Describe an important social change in your country.
You should say:
- what it was
- how it happened
- how long it took
explain the effect it has had on people in your country.
[You will have to talk about the topic for one to two minutes. You have one minute to think about what you are going to say. You can make some notes to help you if you wish.]
Model Answer 1:
I would like to take the chance to thank you first for this excellent topic. It is indeed a great subject to talk about.
Our society evolves and changes over time. Some changes are so prolific that it ensures a better life for all, and sometimes small changes impact our society beyond our expectation. Such an important change in our country is women’s participation in higher education.
Looking back to the past century, women were confined at home, and it was beyond our imagination that they could be equally adept as men and participate to build our society. It was a curse not only for the females but also for the whole society to consider that women should only take care of household tasks and produce babies each year -what a shame. Some education, mostly primary schooling, were allowed for females but parents considered higher education for the female is a waste of time and money. As a result, our universities had a very limited number of female students.
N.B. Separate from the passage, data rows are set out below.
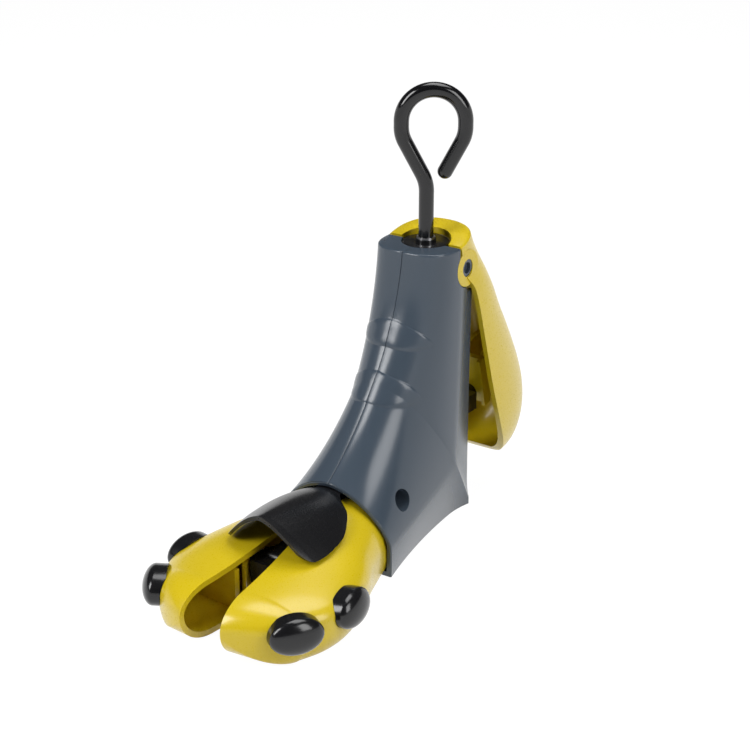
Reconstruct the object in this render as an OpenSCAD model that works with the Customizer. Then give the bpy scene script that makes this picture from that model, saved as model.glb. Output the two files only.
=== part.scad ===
// Two-way shoe stretcher: a hook handle turns a screw that spreads the toe and pushes the heel.
// Toe towards -Y, up is +Z, the screw's axis is X = 0, Y = 0 and the sole lies on Z = 0.

/* [Body] */
// Height of the body above its sole
body_h = 155; // [152:1:158]
// Height of the instep at the front collar
collar_h = 50; // [49:1:52]
// Greatest half width of the collar
collar_w = 34; // [34:0.5:36]
// Half width of the sole at the collar
collar_base_w = 31; // [30.5:0.5:32]
// Half width of the sole at the heel
heel_base_w = 17.5; // [17:0.5:18]
// Half width of the body's rear edge above the sole
heel_side_w = 20.3; // [19:0.1:20.6]
// Half width at the top of the body
top_w = 22.6; // [22.4:0.1:23]
// Distance from the screw to the front of the top face
top_front = 22.6; // [22:0.2:24]
// Wall of the body shells
body_wall = 2.4; // [2:0.1:2.6]
// Thickness of the sole
sole_t = 3; // [2.6:0.1:3]

/* [Handle] */
// Diameter of the handle rod
rod_d = 8; // [8:0.1:8.2]
// Radius of the hook, to the middle of the rod
hook_r = 16.4; // [15:0.1:18]
// Height of the hook's middle above the body
hook_rise = 62; // [58:1:68]
// Length of the hook's free end past its bend
hook_tail = 21.5; // [18:0.5:23]
// Turn of the hook's plane about the screw
hook_turn = 34.3; // [0:0.1:60]
// Pitch of the screw
pitch = 2; // [2:0.1:2.2]
// Radius of the bush's disc
bush_r = 12.6; // [12:0.1:12.8]

/* [Heel plate] */
// Angle that the heel plate stands open
heel_open = 14; // [13:0.5:14]
// Half width of the heel plate at its ears
heel_top_w = 22.4; // [22.2:0.1:22.6]
// Greatest half width of the heel plate
heel_w = 27.5; // [27:0.5:29]
// Wall of the heel plate
heel_wall = 2.8; // [2.6:0.1:3]
// Radius of the ears
ear_r = 10; // [9:0.2:10.2]
// Radius of the stub axles in the ears
stub_r = 4.7; // [4:0.1:5]

/* [Toe] */
// Angle that each toe half stands open
toe_open = 5.3; // [5:0.1:5.4]
// Greatest half width of the closed toe
toe_w = 43.3; // [42:0.1:46]
// Distance from the screw to the tip of the closed toe
toe_tip = 192.5; // [190:0.5:196]
// Wall of the toe halves
toe_wall = 3; // [2.6:0.1:3.2]
// Diameter of the toe hinge pins
toe_pin_d = 5; // [4.6:0.1:5.4]

/* [Plugs] */
// Length of a bunion plug
plug_l = 27; // [24:0.5:28]
// Height of a bunion plug
plug_h = 18.5; // [16:0.5:19]
// How far a bunion plug stands out
plug_t = 6; // [5:0.5:7]

/* [Saddle] */
// Half width of the saddle at its front
saddle_w = 27.5; // [24:0.5:28]
// Thickness of the saddle
saddle_t = 2.4; // [2:0.1:2.6]

/* [Hidden] */

GREY = "#46525e";
YELLOW = "#dec81e";
BLACK = "#17171a";
STEEL = "#b9bdc2";
BRASS = "#b08d4a";
FN = 48;
AHEAD = 8;

// Clearances
run = 0.06;
gap = 0.4;
seat = 0.3;

// Points where the body's outline turns
collar_y = 78;
collar_top_y = 90;
heel_y = 17.5;
rear_y = 13.6;
rear_lip = 4;
rear_lip_h = 18;
rear_top_w = 19.8;
top_t = 5;
rear_drop = 4.4;

// Pivot of the heel plate
pivot_y = 6;
pivot_z = body_h - 12.6;
ear_t = 3;
stub_in = heel_top_w - ear_t - gap;

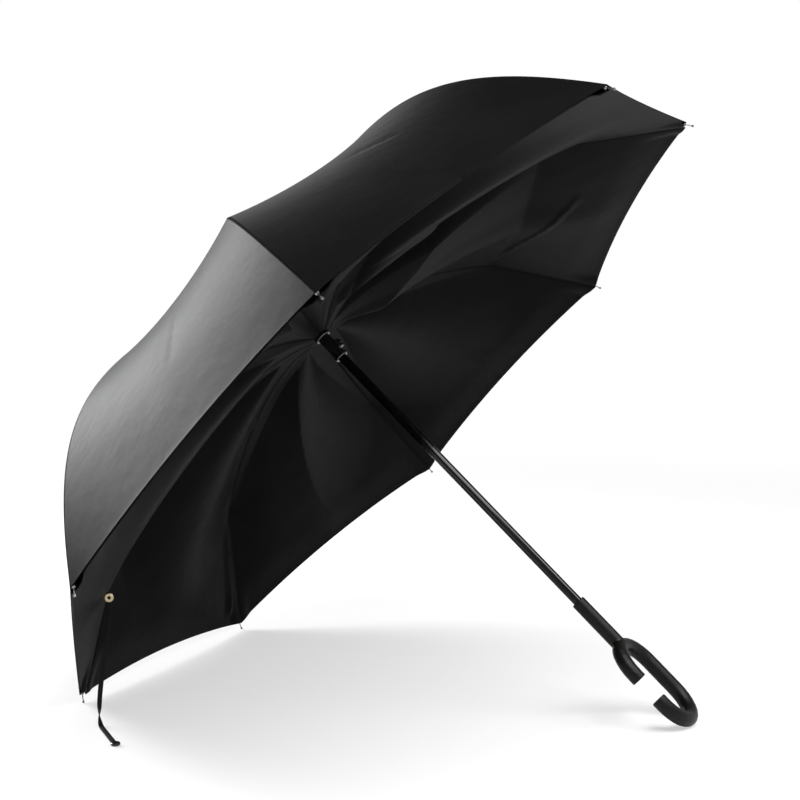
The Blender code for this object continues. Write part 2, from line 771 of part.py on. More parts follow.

The change did not happen overnight and thanks to some fearless female social activists who fought for their rights to education. Their lifelong struggle and motivational activities inspired a thousand others – both females and progressive males. Besides, the government helped a lot to fight the social dogma and old belief, and a collaborative effort from the government, female social activists, writers, scientists, politicians and most importantly ordinary people have changed the very social norm of not sending females to universities.
The whole process took more than six decades or so in my country. But it is obvious that the human history of restricting women from education and other basic rights goes more than a few centuries.
We now have an almost equal number of female and male pupils and scholars in our universities. In some majors, females even exceed the number of their male counterparts. As a result, our society has a great number of female doctors, researchers, executives, politicians, artists, advocates, teachers, security personnel and so on. This is a great sign of social equality and parity. It ensures better social and economic developments and the GDP in recent years only denote how important a change it was for us. Women empowerment has raised awareness, has given women a “strong voice” and eliminated many discriminations we have had in our society.
Model Answer 2:
Our societies around us are always changing of which we tend to welcome some while, with some other changes, we become really worried as they tend to affect all of us very negatively. Drug addiction, YABA addiction more precisely, is such a “dreadful change”, which we could certainly do away with, that has poisoned my country for the last 2 decades or so.
The “menace of yaba” began when the “separatist groups” in Myanmar (formerly called “Burma”) started to produce this “dreadful drug” called yaba, a combination of methamphetamine (a powerful and addictive stimulant) and caffeine, in order to raise their funds. Bangladesh, being a bordering country with Myanmar, with its huge unemployed youth and “newly-introduced” affluent societies, naturally became a magnet for this “poisonous stimulant”. Being manufactured at more than 37 factories inside Myanmar, this deadly “anti-depressant” drug has affected more than 7 million people in my country. This “yaba” drug menace was under control, of some sort, up until 2006, but standing in 2019, the situation has spiralled out of control since then, as the government has finally decided to crack down on drug offences, involving yaba, by declaring “death penalty”.
The Implications of this yaba drug abuse are just too many to count, having created havoc in the lives of millions and their families in terms of serious degradation in health and moral values over the last two decades. In fact, many families in my country are suffering from a terrible “social paranoia” whereby they are constantly worried about their kids being involved in using “yaba”. In many cases, because of the extreme dependence on “yaba”, the drug addicts have indulged in many immoral and criminal activities, creating some serious “social unrest and despair” in my country.
If we don’t become really serious about this “yaba menace”, the chances are that a large portion of our generation of “youth” in my country would get completely lost and wasted very much in detriment to our societies and country as a whole.